» **WORK INSTRUCTIONS**
Repeat exactly what appears from the opening line of the listing to the line with "of the case.", inclusive.

» **STORED ROWS**

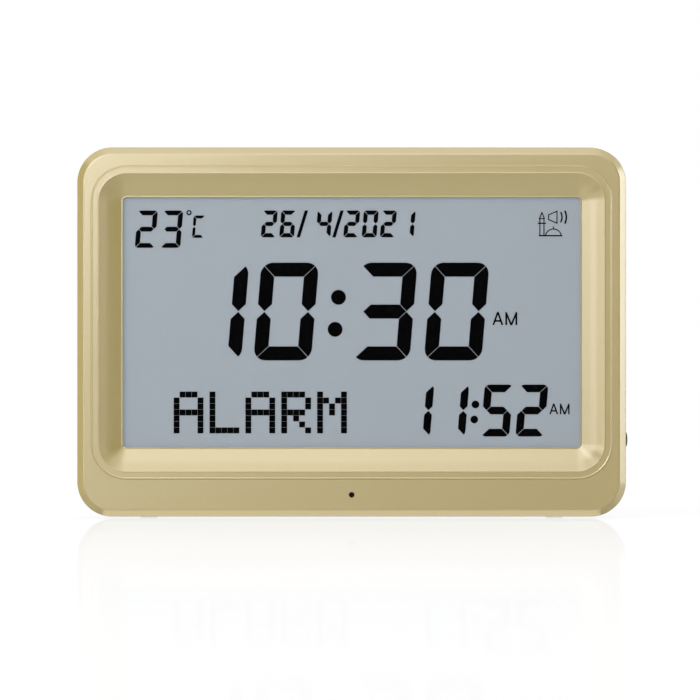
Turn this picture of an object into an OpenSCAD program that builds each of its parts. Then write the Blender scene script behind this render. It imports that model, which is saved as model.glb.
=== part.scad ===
// Azan clock: a desk and wall clock with a large liquid crystal display.
// Millimetres, +Z up, front faces -Y, origin on the table under the middle of the case.

/* [Case] */
// Width of the case across the front
case_w = 230; // [228:0.5:236]
// Height of the case without its foot pads
case_h = 155; // [154:0.5:160]
// Depth from the raised rim to the back
case_depth = 34; // [34:0.5:38]
// Corner radius seen from the front
corner_r = 15; // [14:0.5:17]
// Bevel around the front edge
edge_bevel = 2.8; // [1.5:0.1:3]
// Widening of the side walls from front to parting line
side_draft = 0.4; // [0.1:0.1:0.6]
// Wall thickness of the front frame
wall = 2.4; // [2:0.1:2.6]
// Wall thickness of the rear cover
cover_wall = 2.2; // [2:0.1:2.4]
// Depth of the rear cover behind the parting line
cover_depth = 12; // [12:0.5:14]
// Chamfer around the rear edge
cover_chamfer = 4; // [2:0.5:4.5]
// Height of the foot pads under the case
foot_h = 0.5; // [0.4:0.1:1]
// Diameter of a foot pad
foot_d = 7; // [5:0.5:7.5]

/* [Bezel] */
// Width of the display window
window_w = 191.4; // [190:0.2:192]
// Height of the display window
window_h = 104.7; // [103:0.1:105.5]
// Height of the window's centre above the table
window_z = 82; // [81:0.5:83]
// Corner radius of the window
window_r = 1.8; // [1:0.1:3]
// Width of the sloping surround, seen from the front
slope_w = 10.2; // [9:0.1:10.6]
// Depth of the sloping surround
slope_depth = 5.5; // [4.5:0.1:6]
// Width of the raised rim around the slope
rim_w = 3.2; // [2:0.1:3.6]
// Height of the raised rim above the face
rim_h = 0.5; // [0.3:0.1:0.8]
// Height of the straight edge around the window
window_edge = 0.4; // [0.4:0.1:1.2]

/* [Characters] */
// Height of the main time figures
time_h = 40.9; // [36:0.1:42]
// Width of a main time figure
time_w = 24.1; // [20:0.1:24.4]
// Stroke of the main time figures
time_stroke = 5.85; // [4:0.05:6]
// Lean of the figures, sideways per unit of height
lean = 0.083; // [0:0.001:0.1]
// Gap between neighbouring segments
segment_gap = 0.22; // [0.2:0.02:0.4]
// Spacing of the dots of the word row
dot_pitch = 2.5; // [2:0.05:2.6]
// Side of one dot of the word row
dot_size = 2.42; // [1.8:0.02:2.44]

/* [Side button and sensor] */
// Height of the side button above the table
side_button_z = 33; // [30:0.5:36]
// Diameter of the side button
side_button_d = 6.4; // [5:0.1:7]
// Height of the side button's dome outside the wall
side_button_out = 0.8; // [0.6:0.1:1]
// Height of the sensor hole above the table
sensor_z = 10; // [9:0.5:11]
// Diameter of the sensor hole
sensor_d = 2.3; // [1.8:0.1:3]

/* [Rear keys] */
// Spacing of the five rear keys
key_pitch = 18; // [15:0.5:18]
// Width of a key cap
key_w = 10; // [8:0.5:11]
// Height of a key cap
key_h = 6; // [5:0.5:7]
// Height of the row of keys above the table
key_z = 120; // [118:0.5:122]

/* [Stand] */
// Width of the folding leg
leg_w = 50; // [44:0.5:50]
// Height of the hinge above the table
leg_hinge_z = 90; // [86:0.5:90]
// Height of the folded leg's lower end above the table
leg_end_z = 7; // [7:0.5:16]
// Thickness of the leg
leg_t = 3.8; // [3.4:0.1:3.8]
// Diameter of the hinge pin
pin_d = 2.5; // [2:0.1:2.6]

/* [Loudspeaker] */
// Diameter of the loudspeaker
speaker_d = 57; // [50:0.5:57]
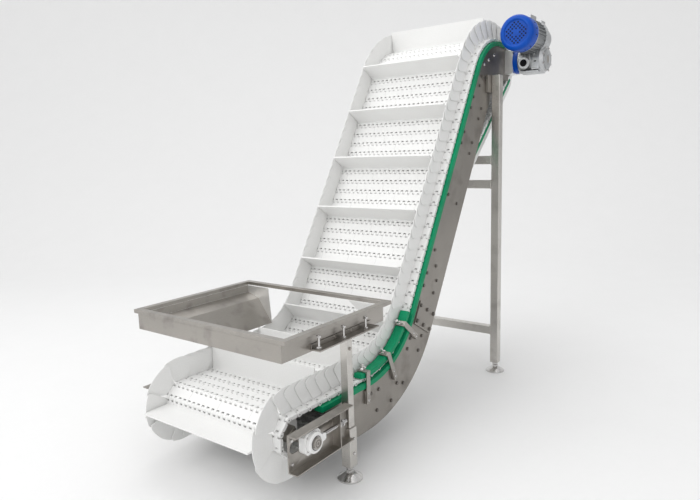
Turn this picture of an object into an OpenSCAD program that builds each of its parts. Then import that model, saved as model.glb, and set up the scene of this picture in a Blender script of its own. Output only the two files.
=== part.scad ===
// Swan-neck modular belt conveyor: a low infeed under a hopper, a concave curve, a steep incline
// and a convex head. Lengths are in millimetres. The conveyor is worked out in its own frame,
// with X along the travel from the tail shaft, Y across it from the mid-plane and Z up from the
// floor, and each part is then set down so that the origin lies under the near front foot.

/* [Belt] */
// Distance between two hinge rods
pitch = 50.8; // [50.8]
// Links round the whole loop, matched to its length
link_count = 99; // [96:1:104]
// Links from one flight to the next
flight_every = 5; // [4:1:6]
// Which of those links carries the flight
flight_phase = 3; // [0:1:4]
// Width of the belt
belt_w = 596; // [580:1:620]
// Thickness of a link over its hinge barrels
belt_t = 16; // [14:1:18]
// Height of the flights above the belt
flight_h = 100; // [60:5:110]
// Distance from the mid-plane to the side guards
guard_y = 264; // [250:1:270]
// Height of the side guards above the belt
guard_h = 92; // [60:1:100]

/* [Line] */
// Angle of the incline
incline = 59; // [50:1:62]
// Height of the belt surface at the infeed
infeed_h = 306; // [295:1:320]
// Tail shaft to the centre of the concave curve
curve_x = 393; // [380:1:430]
// Radius of the belt surface in the concave curve
curve_r = 345; // [320:5:400]
// Radius under the belt over the head
crown_r = 280; // [260:5:300]
// Height of the underside of the belt at its highest point
crown_h = 1620; // [1560:5:1680]
// How far the belt dips past its highest point before the head sprockets
head_dip = 31; // [25:1:35]
// Angle below the horizontal at which the belt leaves the head
return_dip = 42; // [40:1:48]
// Distance from the carry strand to the return strand on the incline
return_depth = 133; // [125:1:140]
// Teeth of a sprocket
teeth = 8; // [8]

/* [Frame] */
// Outer face of the side plates from the mid-plane
plate_y = 306; // [303:1:310]
// Thickness of the side plates
plate_t = 5; // [4:1:6]
// Width of the side plates across the travel
plate_w = 169; // [150:1:175]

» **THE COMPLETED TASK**
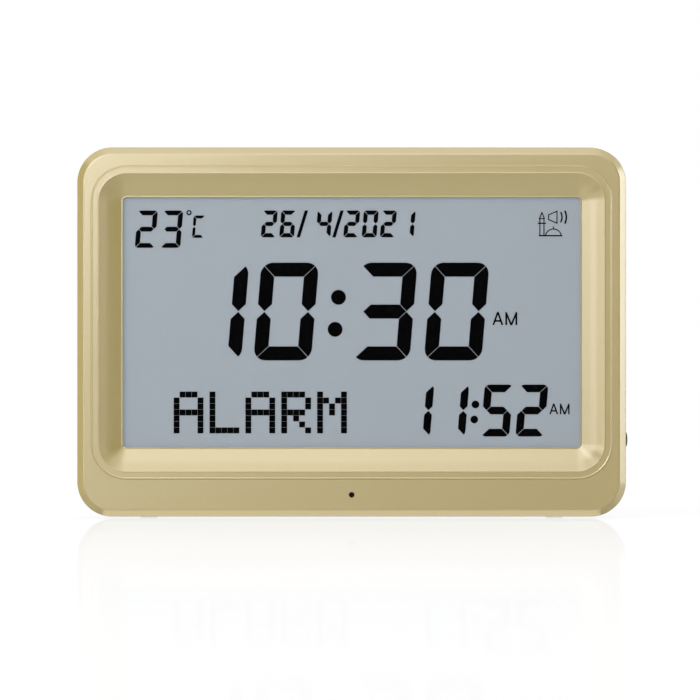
Turn this picture of an object into an OpenSCAD program that builds each of its parts. Then write the Blender scene script behind this render. It imports that model, which is saved as model.glb.
=== part.scad ===
// Azan clock: a desk and wall clock with a large liquid crystal display.
// Millimetres, +Z up, front faces -Y, origin on the table under the middle of the case.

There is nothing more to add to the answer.